ABSTRACT

Songs II, III, and IV reiterate the elements of Song I: hope and despair, acceptance and indifference, salvation and death; but the depiction of the lady's plight darkens with each successive text. Song I suggests the first recognition by the lady of the beloved's indifference, shortly after she has declared her own passion to him. In Song II ("Ja de chantar non degr'aver talan"), the poetic voice admits to knowing that the knight loves another and recounts an episode in which she purloined a glove belonging to the knight only to return it for fear of causing him harm through the suspicions of his mistress. In Song III ("Mout avetz faich long estatge,"), speaking as though her liaison is at an end and with it all hope of reciprocation and joy in love (III: 8-12), she alludes repeatedly and graphically to her own death (III: 6, 15-16, 39-40).
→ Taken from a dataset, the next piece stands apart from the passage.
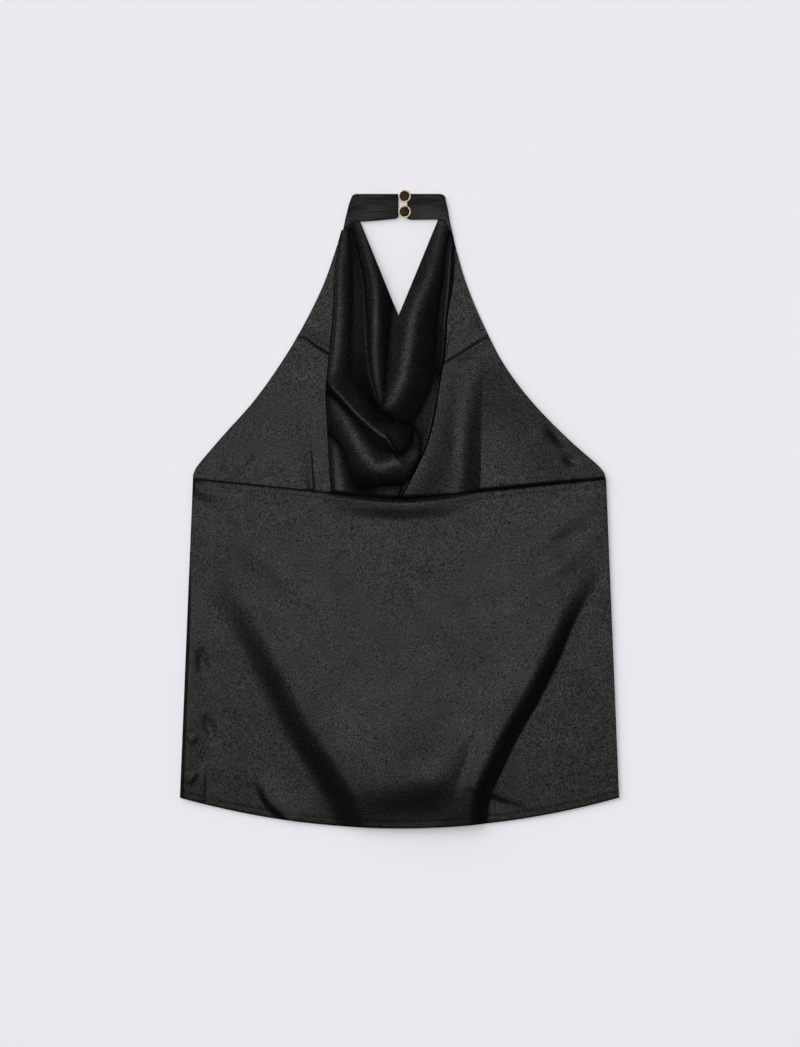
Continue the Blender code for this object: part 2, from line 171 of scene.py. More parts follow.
SIDE_FOLDS = (
    # the right side laid over the cowl
    Step("drape_right", "crisp foot", 1.4, 28.0, (
        (45.5, 150, 0.6), (41.5, 129.5, 1.8), (35.7, 94.3, 3.0), (28.4, 65, 3.8), (15.2, 35.7, 4.0),
        (2, 11.3, 3.6))),
    Step("side_trough", "crisp crest", 29.0, 105.0, (
        (89, 164, 0.0), (86, 142, 1.2), (83, 114, 3.4), (81, 76, 5.6), (80, 12, 6.6))),
    # bust darts
    Step("dart_left", "crisp foot", 0.8, 9.0, (
        (-101, 173, 0.6), (-93.5, 170.9, 0.8), (-83.9, 164, 1.0), (-72.2, 156.5, 1.0))),
    Step("dart_right", "crisp foot", 0.8, 9.0, (
        (90, 173, 0.7), (75.1, 164.3, 1.0), (60.2, 154.7, 1.0), (44.7, 145.6, 0.6))),
    # tucks of the left side
    Step("tuck_left", "crisp foot", 0.8, 7.0, ((-86, 14, 1.0), (-88, 50, 0.7), (-90.3, 75, 0.0))),
    # soft wrinkles
    Ridge("underarm_left", 3.0, ((-163, 36, 0.0), (-149, 46, 0.35), (-134, 56, 0.0))),
    Ridge("armhole_dent_upper", 5.0, ((145, 84, 0.0), (155, 75, -1.0), (166, 62, -0.1))),
    Ridge("armhole_dent_lower", 4.5, ((164, 56, 0.0), (171, 48, -0.8), (176, 42, 0.0))),
    Ridge("armhole_wrinkle_upper", 2.4, ((66, 204, 0.1), (72, 197, 0.3), (79, 180, 0.1))),
    Ridge("armhole_wrinkle_lower", 2.4, ((70, 190, 0.1), (76, 184, 0.3), (84, 170, 0.1))),
)

FRONT_FOLDS = (
    Step("main_fold_right", "crisp foot", 19.0, 75.0, (
        (66, -332, 5.6), (71, -286, 6.2), (83, -256, 6.4), (101, -219, 6.4),
        (122.5, -182, 6.0), (141, -145, 5.0), (160, -101, 3.0), (188, -51, 0.2))),
    Step("main_fold_left", "soft", 32.0, 75.0, (
        (-183, -52, 0.1), (-161, -79, 1.2), (-137, -121, 2.6), (-113, -167, 3.6),
        (-90, -211, 4.2), (-69, -243, 4.4), (-44, -285, 4.2), (-33, -315, 3.8))),
    Step("hem_slope", "soft", 46.0, 50.0, (
        (-90, -290, 0.2), (-45, -280, 2.0), (0, -272, 4.2), (32, -268, 5.0), (58, -276, 2.2))),
    Step("hem_fold_left", "crisp foot", 5.0, 16.0, (
        (-144, -266, 0.1), (-133, -288, 1.3), (-122, -301, 1.6), (-110, -311, 1.6))),
    Ridge("roll_under_seam", 2.6, (
        (-206, 26, 0.2), (-106, 16, 0.3), (0, 6.0, 0.3), (106, 16, 0.3), (206, 26, 0.2))),
    Step("slope_under_seam", "soft", 17.0, 9.0, (
        (-80, 13, 0.0), (-45, 6, 1.2), (0, 3, 2.0), (45, 6, 1.3), (80, 13, 0.0))),
    Step("slope_under_corner", "soft", 12.0, 6.0, ((-205, 22, 1.0), (-190, 16, 0.9), (-165, 12, 0.0))),
    Ridge("side_roll_left", 24.0, (
        (-219, -60, 0.3), (-219, -160, 2.4), (-219, -250, 2.6), (-219, -312, 1.4))),
    Ridge("side_pucker", 5.0, ((-197, -138, 0.0), (-197, -153, -1.2), (-197, -168, 0.0))),
    Ridge("side_crease", 4.0, ((-195, -206, 0.0), (-189, -220, -1.2), (-184, -236, 0.0))),
    Ridge("hem_crease_left", 1.6, ((-196, -254, 0.0), (-196.5, -272, 0.7), (-197, -292, 0.6))),
    Ridge("edge_pucker_upper", 2.6, ((-211, -226, 0.0), (-207, -231, 0.7), (-203, -224, 0.0))),
    Ridge("edge_pucker_lower", 2.6, ((-213, -276, 0.0), (-207, -268, 0.8), (-202, -262, 0.0))),
    Ridge("radiating_upper", 11.0, ((205, 12, 0.0), (160, -20, 0.9), (98, -60, 0.0))),
    Ridge("radiating_lower", 11.0, ((200, -24, 0.0), (165, -52, 0.8), (108, -90, 0.0))),
    Ridge("radiating_left", 12.0, ((-185, -20, 0.0), (-120, -62, 0.7), (-60, -130, 0.0))),
)

# How the cloth lies: a layer's top over what it rests on, the dip along the underbust seam,
# how soon folds rise beside a seam, how softly they rise, how far pieces lap at a seam, how
# far from a sharp valley its painted shade reaches, and from what height of its lower side it starts
LAYER = 1.3
SEAM_DIP = 0.30
SEAM_DIP_WIDTH = 0.5
SEAM_HOLD = 0.9
SOFTNESS = 0.6
SEAM_LAP = 0.04
VALLEY_REACH = 1.5
VALLEY_START = -4.0

# Where the bodice climbs from the floor onto the back panel
CLIMB_START_Y = 125.0
CLIMB_END_Y = 33.0

# Hem: the groove of its stitches and the rounding of its edge
HEM_STITCH_INSET = 4.6
HEM_GROOVE_DEPTH = 0.28
HEM_GROOVE_WIDTH = 1.3
HEM_EDGE_DEPTH = 0.35
HEM_EDGE_WIDTH = 1.6

# Meshes: the lengths that rows and columns are counted over, how they crowd at edges, how
# often the grid is settled between its edges, and how near points are merged
SIDE_LENGTH = 250.0
SIDE_WIDTH = 130.0
SIDE_COARSENESS = 1.5
COWL_LENGTH = 277.0
COWL_HALF_WIDTH = 66.0
FRONT_LENGTH = 330.0
BACK_COLUMNS = 120
BACK_ROWS = 80
ROW_CROWDING = 1.3
COLUMN_CROWDING = 1.25
SETTLE_ROUNDS = 24
COWL_MERGE = 0.05

# Ends of the seams between the sides and the cowl
SIDE_TOP_GAP = 4.0
SIDE_FOOT_Y = 18.0
COWL_TOP_GAP = 3.0

# Neckband: the rounding of its edges, and its stitch rows, set off the seam to one side
BAND_ROUNDING = 0.6
BAND_MERGE = 0.02
STITCH_INSETS = (1.4, 3.2)
STITCH_SIDE = (-0.35, 0.95)
STITCH_START = 0.6
STITCH_WIDTH = 0.8
STITCH_HEIGHT = 0.34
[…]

However, she concludes with the promise of forgiveness and welcome should her beloved chose to return after hearing her song. In Song IV ("Per joi que d'amor m'avenga,"), which begins "henceforth" (IV: 2), the note of resignation has deepened, for the lady laments that another reigns in her place (IV: 9-10). Conspicuously lacking in the songs of Castelloza is the presence in the abstraction joi, so frequently invoked by the poetic voice, of a transcendental power that would permit the elevation of that joy to the status of an ideal. The object, the knight, fails utterly to embody a system of values having the power automatically to ennoble the striving of the subject towards an absolute. The pretense of the poetic voice to find whole-

ness, identity, and fulfillment-joi, in a word-in her posture of noble fidelity rings hollow; for in this poetic universe joi exists only as its obverse, a shadowy reflection of itself.